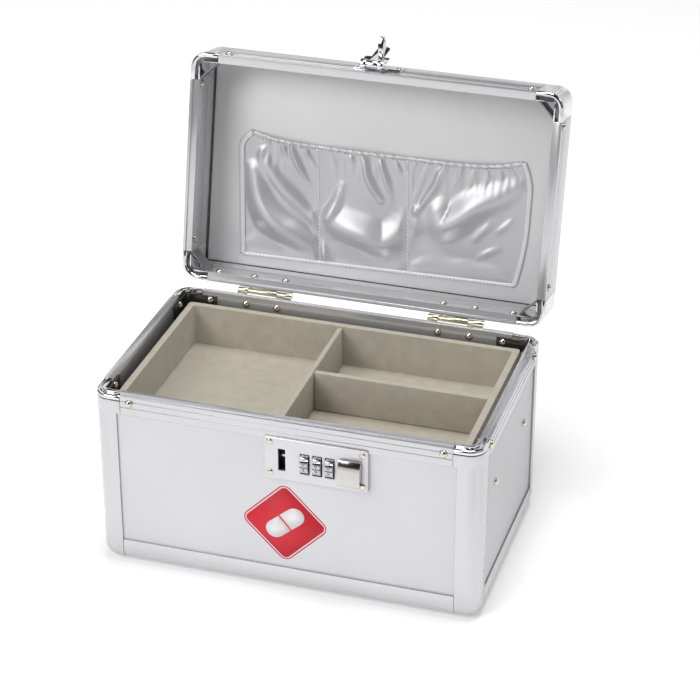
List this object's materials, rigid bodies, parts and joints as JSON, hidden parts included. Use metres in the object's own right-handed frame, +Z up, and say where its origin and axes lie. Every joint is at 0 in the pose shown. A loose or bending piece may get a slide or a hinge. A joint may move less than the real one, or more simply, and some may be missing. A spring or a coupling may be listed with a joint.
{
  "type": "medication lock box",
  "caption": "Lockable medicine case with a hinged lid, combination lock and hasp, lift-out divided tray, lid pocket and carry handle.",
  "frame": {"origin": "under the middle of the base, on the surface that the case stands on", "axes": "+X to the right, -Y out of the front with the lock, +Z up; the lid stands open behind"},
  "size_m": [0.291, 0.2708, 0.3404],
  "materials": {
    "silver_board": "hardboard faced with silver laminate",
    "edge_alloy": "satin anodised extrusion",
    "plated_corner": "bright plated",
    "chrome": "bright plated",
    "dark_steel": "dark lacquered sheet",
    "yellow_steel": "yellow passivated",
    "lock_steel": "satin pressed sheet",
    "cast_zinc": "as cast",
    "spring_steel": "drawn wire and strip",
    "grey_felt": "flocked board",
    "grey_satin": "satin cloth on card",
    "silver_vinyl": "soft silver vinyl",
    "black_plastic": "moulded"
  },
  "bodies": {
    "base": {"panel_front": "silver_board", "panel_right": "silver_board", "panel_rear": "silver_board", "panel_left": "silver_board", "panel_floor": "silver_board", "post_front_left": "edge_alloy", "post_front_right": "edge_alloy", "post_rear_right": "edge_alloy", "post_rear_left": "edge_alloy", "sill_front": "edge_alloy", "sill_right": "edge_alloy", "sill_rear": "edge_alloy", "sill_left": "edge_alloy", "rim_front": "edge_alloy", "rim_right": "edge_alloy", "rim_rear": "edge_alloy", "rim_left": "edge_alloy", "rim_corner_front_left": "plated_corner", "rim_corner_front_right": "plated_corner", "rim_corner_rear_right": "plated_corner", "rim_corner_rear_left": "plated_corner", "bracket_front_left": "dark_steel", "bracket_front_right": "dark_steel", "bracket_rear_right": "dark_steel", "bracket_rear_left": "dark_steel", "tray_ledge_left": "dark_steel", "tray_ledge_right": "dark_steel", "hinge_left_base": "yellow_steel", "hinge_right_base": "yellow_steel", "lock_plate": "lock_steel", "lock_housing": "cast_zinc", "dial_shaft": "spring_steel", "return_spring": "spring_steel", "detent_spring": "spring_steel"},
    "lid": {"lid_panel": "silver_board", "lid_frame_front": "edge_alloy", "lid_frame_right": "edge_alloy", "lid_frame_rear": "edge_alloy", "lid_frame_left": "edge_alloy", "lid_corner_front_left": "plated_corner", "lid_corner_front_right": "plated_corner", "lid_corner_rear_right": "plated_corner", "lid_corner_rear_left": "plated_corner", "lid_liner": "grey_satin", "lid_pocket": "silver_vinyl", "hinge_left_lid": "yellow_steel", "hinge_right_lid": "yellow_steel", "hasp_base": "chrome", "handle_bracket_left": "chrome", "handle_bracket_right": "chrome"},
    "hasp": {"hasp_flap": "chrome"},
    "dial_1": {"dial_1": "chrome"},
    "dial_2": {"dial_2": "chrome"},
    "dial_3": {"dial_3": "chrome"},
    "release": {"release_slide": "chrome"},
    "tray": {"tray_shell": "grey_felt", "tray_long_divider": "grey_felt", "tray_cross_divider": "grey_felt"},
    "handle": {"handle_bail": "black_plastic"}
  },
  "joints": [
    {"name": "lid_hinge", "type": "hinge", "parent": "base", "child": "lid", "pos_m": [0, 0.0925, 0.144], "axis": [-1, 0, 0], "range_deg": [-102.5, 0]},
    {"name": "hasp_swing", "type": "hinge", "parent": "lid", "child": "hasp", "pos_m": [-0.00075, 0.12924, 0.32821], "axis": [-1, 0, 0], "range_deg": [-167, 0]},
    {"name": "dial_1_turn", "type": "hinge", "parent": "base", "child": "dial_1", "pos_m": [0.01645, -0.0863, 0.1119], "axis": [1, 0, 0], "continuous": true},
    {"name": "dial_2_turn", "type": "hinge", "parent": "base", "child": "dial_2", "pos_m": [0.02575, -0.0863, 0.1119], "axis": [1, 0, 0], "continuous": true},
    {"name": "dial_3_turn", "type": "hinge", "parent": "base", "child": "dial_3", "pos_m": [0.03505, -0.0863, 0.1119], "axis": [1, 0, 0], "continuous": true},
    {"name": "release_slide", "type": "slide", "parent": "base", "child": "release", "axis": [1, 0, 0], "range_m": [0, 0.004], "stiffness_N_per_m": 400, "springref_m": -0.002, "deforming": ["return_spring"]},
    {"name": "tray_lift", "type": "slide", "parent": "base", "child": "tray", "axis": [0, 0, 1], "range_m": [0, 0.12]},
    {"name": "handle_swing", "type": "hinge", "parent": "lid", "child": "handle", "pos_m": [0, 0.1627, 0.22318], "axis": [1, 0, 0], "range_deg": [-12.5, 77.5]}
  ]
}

_The problem_. Reproduce the data in full, exactly as presented.

_Result for this task_.
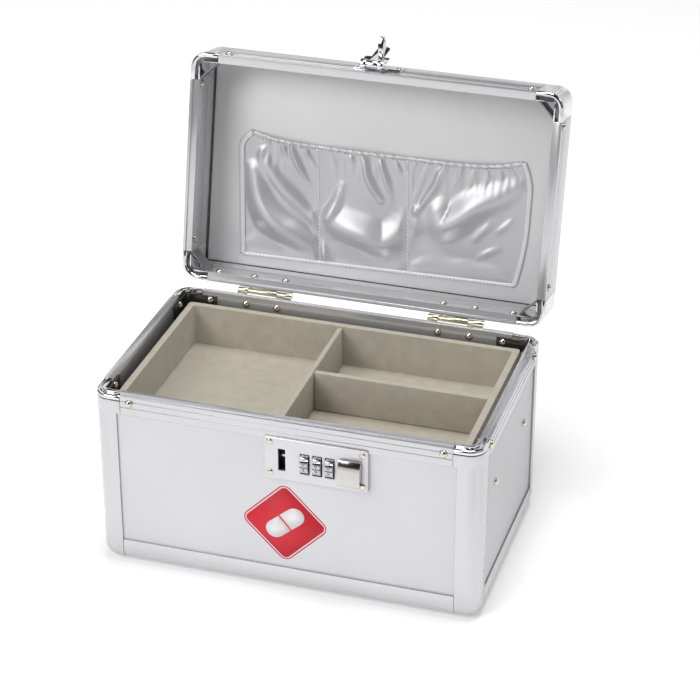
List this object's materials, rigid bodies, parts and joints as JSON, hidden parts included. Use metres in the object's own right-handed frame, +Z up, and say where its origin and axes lie. Every joint is at 0 in the pose shown. A loose or bending piece may get a slide or a hinge. A joint may move less than the real one, or more simply, and some may be missing. A spring or a coupling may be listed with a joint.
{
  "type": "medication lock box",
  "caption": "Lockable medicine case with a hinged lid, combination lock and hasp, lift-out divided tray, lid pocket and carry handle.",
  "frame": {"origin": "under the middle of the base, on the surface that the case stands on", "axes": "+X to the right, -Y out of the front with the lock, +Z up; the lid stands open behind"},
  "size_m": [0.291, 0.2708, 0.3404],
  "materials": {
    "silver_board": "hardboard faced with silver laminate",
    "edge_alloy": "satin anodised extrusion",
    "plated_corner": "bright plated",
    "chrome": "bright plated",
    "dark_steel": "dark lacquered sheet",
    "yellow_steel": "yellow passivated",
    "lock_steel": "satin pressed sheet",
    "cast_zinc": "as cast",
    "spring_steel": "drawn wire and strip",
    "grey_felt": "flocked board",
    "grey_satin": "satin cloth on card",
    "silver_vinyl": "soft silver vinyl",
    "black_plastic": "moulded"
  },
  "bodies": {
    "base": {"panel_front": "silver_board", "panel_right": "silver_board", "panel_rear": "silver_board", "panel_left": "silver_board", "panel_floor": "silver_board", "post_front_left": "edge_alloy", "post_front_right": "edge_alloy", "post_rear_right": "edge_alloy", "post_rear_left": "edge_alloy", "sill_front": "edge_alloy", "sill_right": "edge_alloy", "sill_rear": "edge_alloy", "sill_left": "edge_alloy", "rim_front": "edge_alloy", "rim_right": "edge_alloy", "rim_rear": "edge_alloy", "rim_left": "edge_alloy", "rim_corner_front_left": "plated_corner", "rim_corner_front_right": "plated_corner", "rim_corner_rear_right": "plated_corner", "rim_corner_rear_left": "plated_corner", "bracket_front_left": "dark_steel", "bracket_front_right": "dark_steel", "bracket_rear_right": "dark_steel", "bracket_rear_left": "dark_steel", "tray_ledge_left": "dark_steel", "tray_ledge_right": "dark_steel", "hinge_left_base": "yellow_steel", "hinge_right_base": "yellow_steel", "lock_plate": "lock_steel", "lock_housing": "cast_zinc", "dial_shaft": "spring_steel", "return_spring": "spring_steel", "detent_spring": "spring_steel"},
    "lid": {"lid_panel": "silver_board", "lid_frame_front": "edge_alloy", "lid_frame_right": "edge_alloy", "lid_frame_rear": "edge_alloy", "lid_frame_left": "edge_alloy", "lid_corner_front_left": "plated_corner", "lid_corner_front_right": "plated_corner", "lid_corner_rear_right": "plated_corner", "lid_corner_rear_left": "plated_corner", "lid_liner": "grey_satin", "lid_pocket": "silver_vinyl", "hinge_left_lid": "yellow_steel", "hinge_right_lid": "yellow_steel", "hasp_base": "chrome", "handle_bracket_left": "chrome", "handle_bracket_right": "chrome"},
    "hasp": {"hasp_flap": "chrome"},
    "dial_1": {"dial_1": "chrome"},
    "dial_2": {"dial_2": "chrome"},
    "dial_3": {"dial_3": "chrome"},
    "release": {"release_slide": "chrome"},
    "tray": {"tray_shell": "grey_felt", "tray_long_divider": "grey_felt", "tray_cross_divider": "grey_felt"},
    "handle": {"handle_bail": "black_plastic"}
  },
  "joints": [
    {"name": "lid_hinge", "type": "hinge", "parent": "base", "child": "lid", "pos_m": [0, 0.0925, 0.144], "axis": [-1, 0, 0], "range_deg": [-102.5, 0]},
    {"name": "hasp_swing", "type": "hinge", "parent": "lid", "child": "hasp", "pos_m": [-0.00075, 0.12924, 0.32821], "axis": [-1, 0, 0], "range_deg": [-167, 0]},
    {"name": "dial_1_turn", "type": "hinge", "parent": "base", "child": "dial_1", "pos_m": [0.01645, -0.0863, 0.1119], "axis": [1, 0, 0], "continuous": true},
    {"name": "dial_2_turn", "type": "hinge", "parent": "base", "child": "dial_2", "pos_m": [0.02575, -0.0863, 0.1119], "axis": [1, 0, 0], "continuous": true},
    {"name": "dial_3_turn", "type": "hinge", "parent": "base", "child": "dial_3", "pos_m": [0.03505, -0.0863, 0.1119], "axis": [1, 0, 0], "continuous": true},
    {"name": "release_slide", "type": "slide", "parent": "base", "child": "release", "axis": [1, 0, 0], "range_m": [0, 0.004], "stiffness_N_per_m": 400, "springref_m": -0.002, "deforming": ["return_spring"]},
    {"name": "tray_lift", "type": "slide", "parent": "base", "child": "tray", "axis": [0, 0, 1], "range_m": [0, 0.12]},
    {"name": "handle_swing", "type": "hinge", "parent": "lid", "child": "handle", "pos_m": [0, 0.1627, 0.22318], "axis": [1, 0, 0], "range_deg": [-12.5, 77.5]}
  ]
}